By Gunay Hajiyeva November 26, 2020


Suleyman Mikayilov, who is a member of the AIBA Executive Committee and a former boxer, believes that serious changes should be done to AIBA’s judging system.

With less than a month remaining before the presidential election for the International Boxing Association (AIBA), the governing body can finally get back in control of amateur boxing after International Olympic Committee (IOC) had stripped its Olympic status last year. 

Azerbaijan’s Suleyman Mikayilov is one of the seven candidates who have stood in AIBA’s presidential election scheduled for December 12-13. Mikayilov is convinced that a series of initiatives ranging from a good governance reform and a new culture of transparency to a launch of new financial body should be implemented to restore trust in AIBA.

“After the election, an aggressive and fully-fledged reform process must be implemented. Without doing so, we cannot be trusted by the IOC,” Mikayilov said.

On June 26, 2019, the IOC stripped Olympic status from AIBA due to the “very serious reputational, legal and financial risks” for the IOC and its American stakeholders and because of its failure to deal with governance matters. At 2016 Rio Olympics Irish boxer Michael Conlan accused the judges of incorrectly favoring Russia’s Vladimir Nikitin in fight, which also damaged AIBA’s reputation. 

Suleyman Mikayilov, who is a member of the AIBA Executive Committee and a former boxer, believes that serious changes should be done to AIBA’s judging system.

“I have been frustrated and watched first-hand how judging systems have been implemented over the years. We need to restore faith in our judging system with effective use of new technology,” the 58-years-old presidential candidate from Azerbaijan said. 

Mikayilov stressed that a key part of his manifesto is adopting new technologies to enhance the fairness of judging in all competitions. This could be a launch of the testing lab to examine and certificate all boxing equipment and introduction of sensors in gloves and vests to minimize human factor, according to the presidential candidate. The technology is now developed by the Swiss Federal Institute of Technology in Lausanne.

“I plan to develop a partnership with this entity to get some benefits for our sport, especially for the boxers by enhancing the judging, performance and safety.”

Suleyman Mikayilov also promised to clear AIBA’s financial problems and ensure new transparent and healthy finance structure for sustainable financial independence if elected.
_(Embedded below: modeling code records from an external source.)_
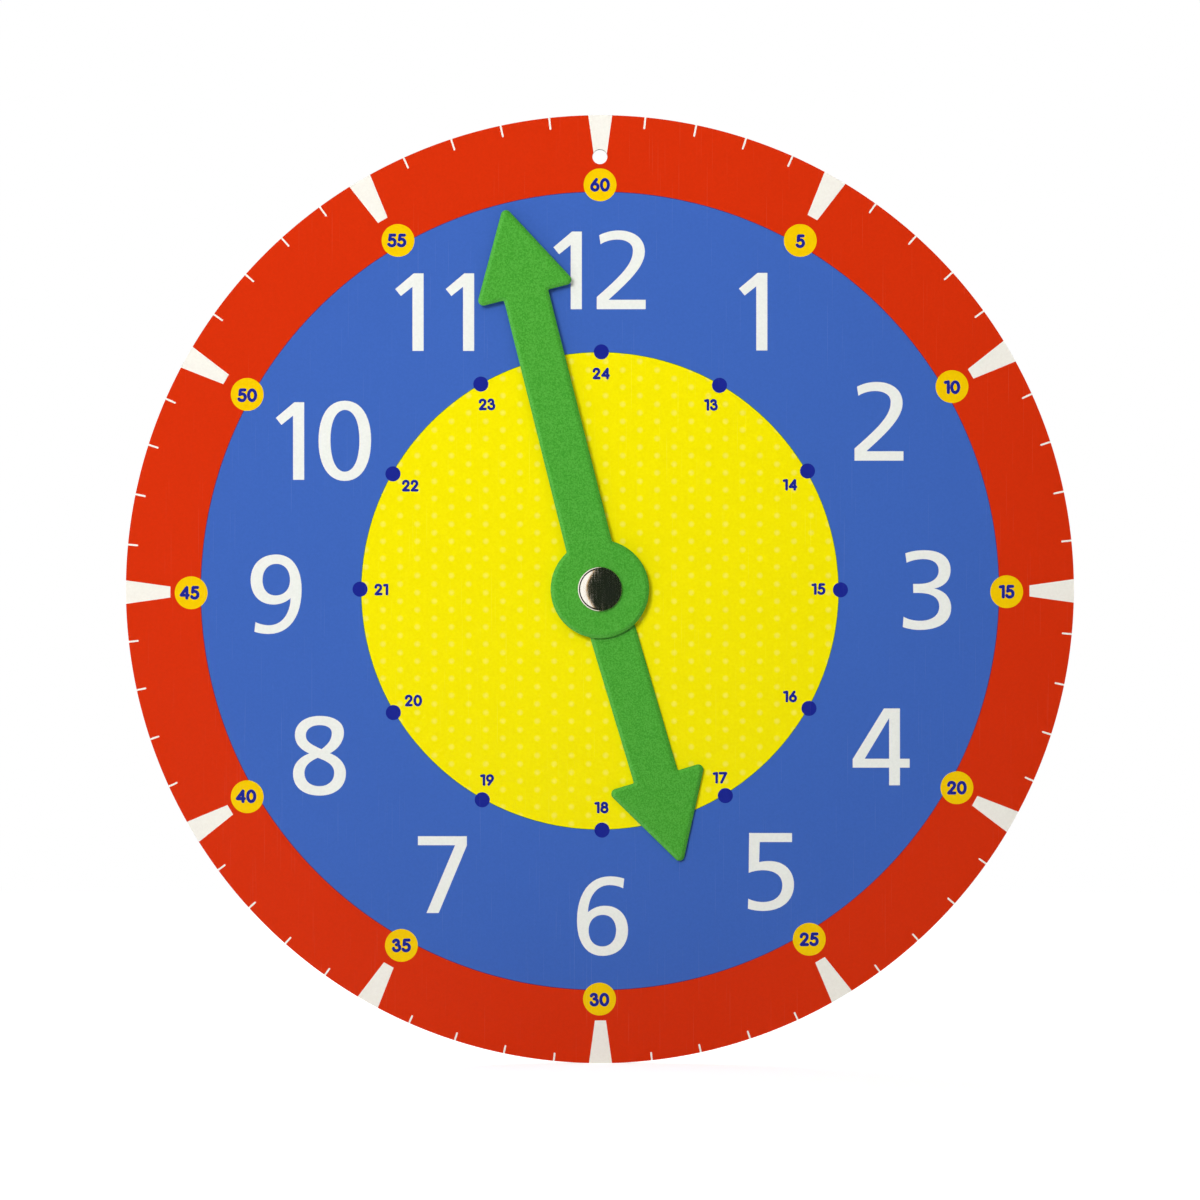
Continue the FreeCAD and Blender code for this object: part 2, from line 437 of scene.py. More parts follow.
print("a 24 has", len(small_label("24", np.zeros(2), 1.0, 0)), "strokes")

# %% [markdown]
# ## The layout of the print
# The dial is laid out as a painter would: the red ground first, then the blue and the yellow
# field, and the small things over them. Each entry is an ink, its outlines and its counters, in the
# order of painting, so a later one covers an earlier one. Where two fields meet, a printer lets the
# inks overlap by a tenth of a millimetre or so, which leaves a hair of plum between red and blue
# and one of moss green between blue and yellow. The white is bare paper, and light that spreads in
# the paper tints it: warm in the red ring, cooler in the numerals on the blue.
# Sheets are printed before they are cut, and on this clock the print sits a third of a millimetre
# low on its disc. That slip is kept.

# %% The sizes of the fields, the spots and the marks
DEGREES_PER_MINUTE = 6
PRINT_CENTRE = np.array([0.0, -0.38])
BLUE_RADIUS = 88.4
YELLOW_RADIUS = 52.87
OVERLAP = 0.07
MINUTE_SPOT_RADIUS, MINUTE_SPOT_RING = 3.64, 90.1
HOUR_SPOT_RADIUS, HOUR_SPOT_RING = 1.68, 53.1
FIELD_STEPS = 720
SPOT_STEPS = 72

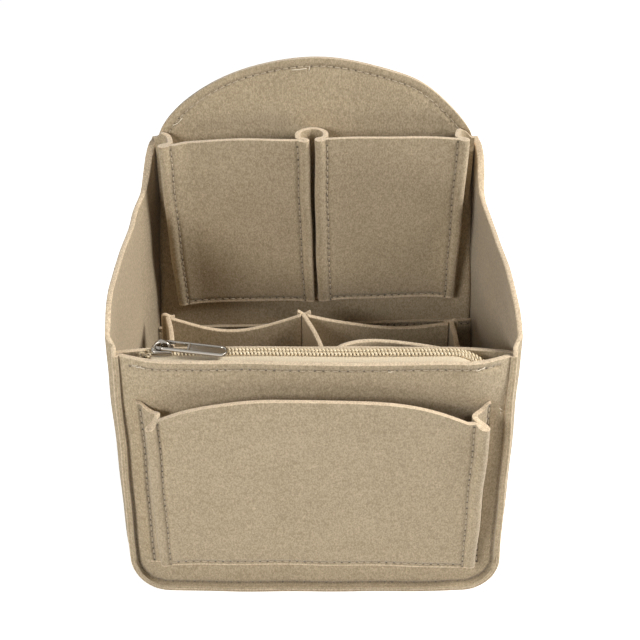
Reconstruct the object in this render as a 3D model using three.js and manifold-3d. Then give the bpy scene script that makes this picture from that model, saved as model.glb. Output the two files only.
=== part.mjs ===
import * as THREE from 'three';
import { mergeVertices } from 'three/addons/utils/BufferGeometryUtils.js';
import Module from 'manifold-3d';

const wasm = await Module();
wasm.setup();

// Felt backpack organizer, millimetres, +Z up, +X to the right, +Y to the back.
// Origin: centre of the space that it fills, on the surface that it stands on.

// Driving sizes of the felt and its seams
const felt = 2.8;
const seat_gap = 0.3;
const margin = 3;
const corner_radius = 20;

// Driving sizes of the bag
const body_width = 200;
const inner_depth = 122.4;
const front_height = 150;
const shoulder_height = 212;
const arch_height = 257.5;
const shoulder_draw_in = 10.7;
const left_corner_bulge = 3.4;
const left_side_bulge = 3;
const right_corner_bulge = 2.8;
const right_side_bulge = 0.6;
const seam_turn = 3;
const front_bow = 11.4;
const foot_bow = 3.2;
const front_bow_edge = 2;

// Driving sizes of the zip pocket
const rear_wall_drop = 2;
const rear_wall_setback = 4.4;
const zip_drop = 1;
const zip_setback = 1.4;
const chain_width = 6;
const chain_slit = 1.8;
const chain_end_gap = 12;
const coil_height = 2;
const tape_thickness = 0.6;
const tape_leg = 8;
const slider_inset = 25;

// Driving sizes of the slider and its pull
const slider_length = 11;
const slider_wall = 0.5;
const plate_thickness = 1.1;
const lower_lip = 0.8;
const slider_clearance = 0.3;
const wedge_width = 1.2;
const wedge_length = 3;
const crown_length = 9;
const crown_width = 2.4;
const crown_bar = 1.2;
const crown_window = 3.2;
const pull_length = 33;
const pull_width = 8.4;
const pull_thickness = 1.3;
const pull_bar = 1.4;
const pull_slot_length = 12;
const pull_slot_width = 5.2;
const pull_yaw = THREE.MathUtils.degToRad(6);

// Driving sizes of the front pocket
const front_pocket_inset = 16;
const front_pocket_foot = 19.5;
const front_pocket_drop = 16;
const front_pocket_fall = 17.9;
const front_pocket_peak_offset = -2;
const front_pocket_wall_drop = 25;
const front_pocket_depth = 10;
const front_pocket_belly = -2;
const front_pocket_foot_width = 2;
const front_pocket_flange = 5;
const front_ridge_lean = 4;

// Driving sizes of the facing on the lower back wall
const back_facing_height = 94;
const back_facing_rise = 3;

// Driving sizes of the two pockets on the back wall
const back_pocket_left_inset = 2.2;
const back_pocket_right_inset = 2.8;
const back_pocket_split = 0.8;
const back_pocket_split_gap = 3.4;
const back_pocket_left_rise = 2.5;
const back_pocket_rise = 6.5;
const back_pocket_length = 107.5;
const back_pocket_foot_rise = 3;
const back_pocket_depth = 16;
const back_pocket_foot_shift = 3;
const back_pocket_corner_fold_inset = 6.2;
const back_ridge_lean = 1.5;
const ridge_width = 6;
const ridge_pinch = 2;
const sewn_slit = 0.3;

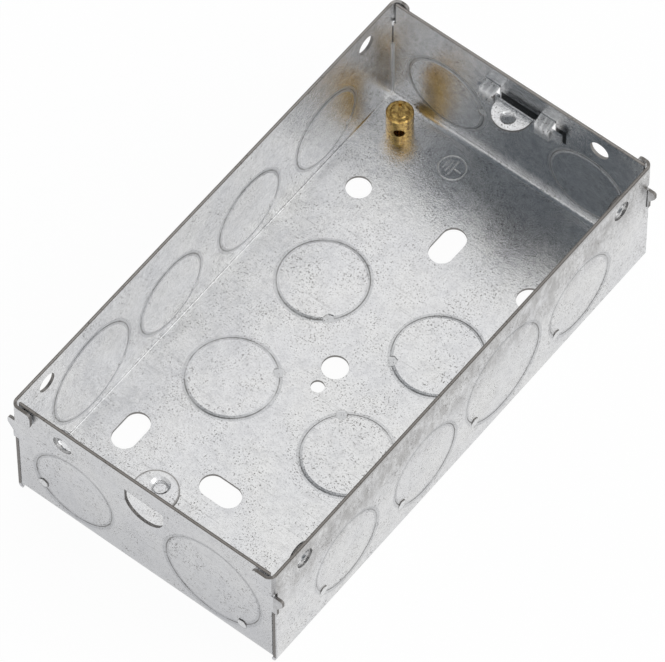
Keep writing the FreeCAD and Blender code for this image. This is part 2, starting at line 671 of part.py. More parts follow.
def sliding_lug():
    body = doc.addObject("PartDesign::Body", "sliding_lug_blank")
    x = "Sizes.sliding_lug_x"
    half = "(Sizes.sliding_lug_width / 2)"
    strip = sketch_on(body, "strip_outline", "XZ_Plane", minus(f"({STRIP_BACK} - {SHEET} / 2)"))
    bend_outer = f"(Sizes.lug_bend_radius + {SHEET})"
    bend_start = f"({LUG_TOP} - {bend_outer})"
    left = f"{x} + Sizes.strip_shift - Sizes.strip_length / 2"
    right = f"{x} + Sizes.strip_shift + Sizes.strip_length / 2"
    relief_left = f"{x} - {half} - Sizes.strip_relief"
    relief_right = f"{x} + {half} + Sizes.strip_relief"
    outline(strip, [
        (left, STRIP_BOTTOM), (right, STRIP_BOTTOM), (right, STRIP_TOP),
        (relief_right, STRIP_TOP), (relief_right, bend_start), (relief_left, bend_start),
        (relief_left, STRIP_TOP), (left, STRIP_TOP)])
    extrude(body, "Pad", "strip", strip, SHEET)

    bend = sketch_on(body, "sliding_lug_bend_section", "YZ_Plane", x)
    front = f"({STRIP_BACK} - {SHEET})"
    flat = f"({STRIP_BACK} - {bend_outer})"
    outline(bend, [
        (STRIP_BACK, f"{bend_start} - {SHEET}"),
        (STRIP_BACK, bend_start, (flat, bend_start, 1)), (flat, LUG_TOP),
        (flat, f"{LUG_TOP} - {SHEET}", (flat, bend_start, -1)), (front, bend_start),
        (front, f"{bend_start} - {SHEET}")])
    extrude(body, "Pad", "sliding_lug_bend", bend, "Sizes.sliding_lug_width")
    tab_plan(body, "sliding_lug", x, 1, flat,
             f"({HALF_LENGTH} - {SHEET} - Sizes.sliding_lug_nose - Sizes.strip_wall_gap)", half)
    doc.recompute()
    collar, thread = plunged_thread("sliding_lug_thread", x, LUG_Y, "Sizes.sliding_lug_entry")
    return cut("sliding_lug", joined("sliding_lug_with_collar", [body, collar]), thread)


# The earth terminal: a turned pillar riveted through the base, and its clamping screw

def on_terminal_place(body):
    turn = FreeCAD.Rotation(FreeCAD.Vector(0, 0, 1), value_of("Sizes.terminal_turn"))
    place(body, (TERMINAL_X, TERMINAL_Y, "0"), turn)
    return body


def earth_terminal():
    body = doc.addObject("PartDesign::Body", "earth_terminal")
    profile = sketch_on(body, "pillar_profile", "XZ_Plane")
    radius = "Sizes.terminal_radius"
    top = TERMINAL_TOP
    outline(profile, [
        ("0", "0"), ("Sizes.spigot_radius + Sizes.spigot_swage", "0"),
        ("Sizes.spigot_radius", "Sizes.spigot_swage"), ("Sizes.spigot_radius", SHEET),
        (radius, SHEET), (radius, f"{top} - Sizes.terminal_edge"),
        (f"{radius} - Sizes.terminal_edge", top), ("0", top)])
    pillar = body.newObject("PartDesign::Revolution", "pillar")
    pillar.Profile = profile
    pillar.ReferenceAxis = (profile, ["V_Axis"])
    pillar.Angle = 360

    wire = sketch_on(body, "wire_hole_outline", "XZ_Plane")
    round_hole(wire, "0", WIRE_HOLE_RISE, "Sizes.wire_hole_radius")
    extrude(body, "Pocket", "wire_hole", wire, f"4 * {radius}")

    bore_bottom = WIRE_HOLE_RISE
    bore = sketch_on(body, "screw_bore_outline", "XY_Plane", f"({bore_bottom} + {top} + {SHEET}) / 2")
    round_hole(bore, "0", "0", "Sizes.screw_radius + Sizes.screw_clearance")
    extrude(body, "Pocket", "screw_bore", bore, f"{top} + {SHEET} - {bore_bottom}")
    return on_terminal_place(body)


def terminal_screw():
    body = doc.addObject("PartDesign::Body", "terminal_screw")
    profile = sketch_on(body, "screw_profile", "XZ_Plane")
    head = f"({TERMINAL_TOP} + Sizes.screw_proud)"
    foot = f"({head} - Sizes.screw_length)"
    radius = "Sizes.screw_radius"
    edge = "Sizes.screw_edge"
    outline(profile, [
        ("0", foot), (f"{radius} - {edge}", foot), (radius, f"{foot} + {edge}"),
        (radius, f"{head} - {edge}"), (f"{radius} - {edge}", head), ("0", head)])
    shank = body.newObject("PartDesign::Revolution", "shank")
    shank.Profile = profile
    shank.ReferenceAxis = (profile, ["V_Axis"])
    shank.Angle = 360

    groove = sketch_on(body, "slot_outline", "XZ_Plane")
    half = "Sizes.screw_slot_width / 2"
    outline(groove, [
        (f"-1 * {half}", f"{head} - Sizes.screw_slot_depth"), (half, f"{head} - Sizes.screw_slot_depth"),
        (half, f"{head} + {SHEET}"), (f"-1 * {half}", f"{head} + {SHEET}")])
    extrude(body, "Pocket", "driver_slot", groove, f"4 * {radius}")
    return on_terminal_place(body)


def check(items):
    for item in doc.Objects:
        faults = [state for state in item.State if state in ("Invalid", "Error")]
        if faults:
            raise RuntimeError(f"{item.Name} is {faults}")
    for item in items:
        shape = item.Shape
        if shape.isNull() or not shape.isValid():
            raise RuntimeError(f"{item.Label} has no valid shape")
        print(item.Label, "solids", len(shape.Solids), "volume", round(shape.Volume, 1))


sub_parts = [box_body(), sliding_lug(), earth_terminal(), terminal_screw()]
doc.recompute()
check(sub_parts)
os.makedirs("parts", exist_ok=True)
for sub_part in sub_parts:
    sub_part.Shape.exportStep(f"parts/{sub_part.Label}.step")
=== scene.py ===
# %% [markdown]
# A steel back box for a double wiring accessory
#
# The real object is one folded sheet of zinc coated steel, with a lug that slides along its far
# wall and a small brass earth terminal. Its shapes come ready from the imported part. This lesson
# gives them their surfaces, adds what is finer than the solids, and sets up light and camera.

import math

import bmesh
import bpy
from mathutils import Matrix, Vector


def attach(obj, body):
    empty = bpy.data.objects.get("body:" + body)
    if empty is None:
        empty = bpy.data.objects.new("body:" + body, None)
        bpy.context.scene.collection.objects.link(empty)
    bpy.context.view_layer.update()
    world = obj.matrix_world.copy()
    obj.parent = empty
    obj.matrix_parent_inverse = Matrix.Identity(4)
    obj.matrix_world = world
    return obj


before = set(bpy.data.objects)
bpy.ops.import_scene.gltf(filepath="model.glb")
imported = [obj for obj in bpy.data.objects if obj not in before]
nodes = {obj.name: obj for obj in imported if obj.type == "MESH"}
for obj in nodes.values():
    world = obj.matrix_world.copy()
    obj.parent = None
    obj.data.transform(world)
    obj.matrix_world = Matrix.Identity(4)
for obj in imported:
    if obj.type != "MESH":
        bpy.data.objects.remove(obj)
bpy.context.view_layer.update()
MM = 0.001
print("nodes:", sorted(nodes))

# %% [markdown]
# The sizes that the surfaces need
#
# The sheared rings round the knockouts and the pressed rings round the wall holes are drawn in the
# zinc's material, so their places are needed here, in millimetres. Each ring has the middle of its
# disc, the disc's radius and the turn of the one bridge that still holds it.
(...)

Emilia Grueva, a fellow AIBA executive committee member and a vice president of the Bulgarian Boxing Federation, is convinced that Mikayilov will succeed if elected.

“He has the potential to be the type of leader that AIBA needs and he has so much knowledge on boxing as he was a boxer in his youth. I was really impressed by what I read in his letter to the federations and from recent talks with him,” Grueva told in an interview with the US-based Around The Rings sport outlet.

“AIBA remains crippled by debts and is basically non-functioning at present. There are no funds and no staff to carry out the operations of the organization. The longer we remain without a credible leader in charge, the bleaker the future will be for AIBA and the boxers around the world,” she added.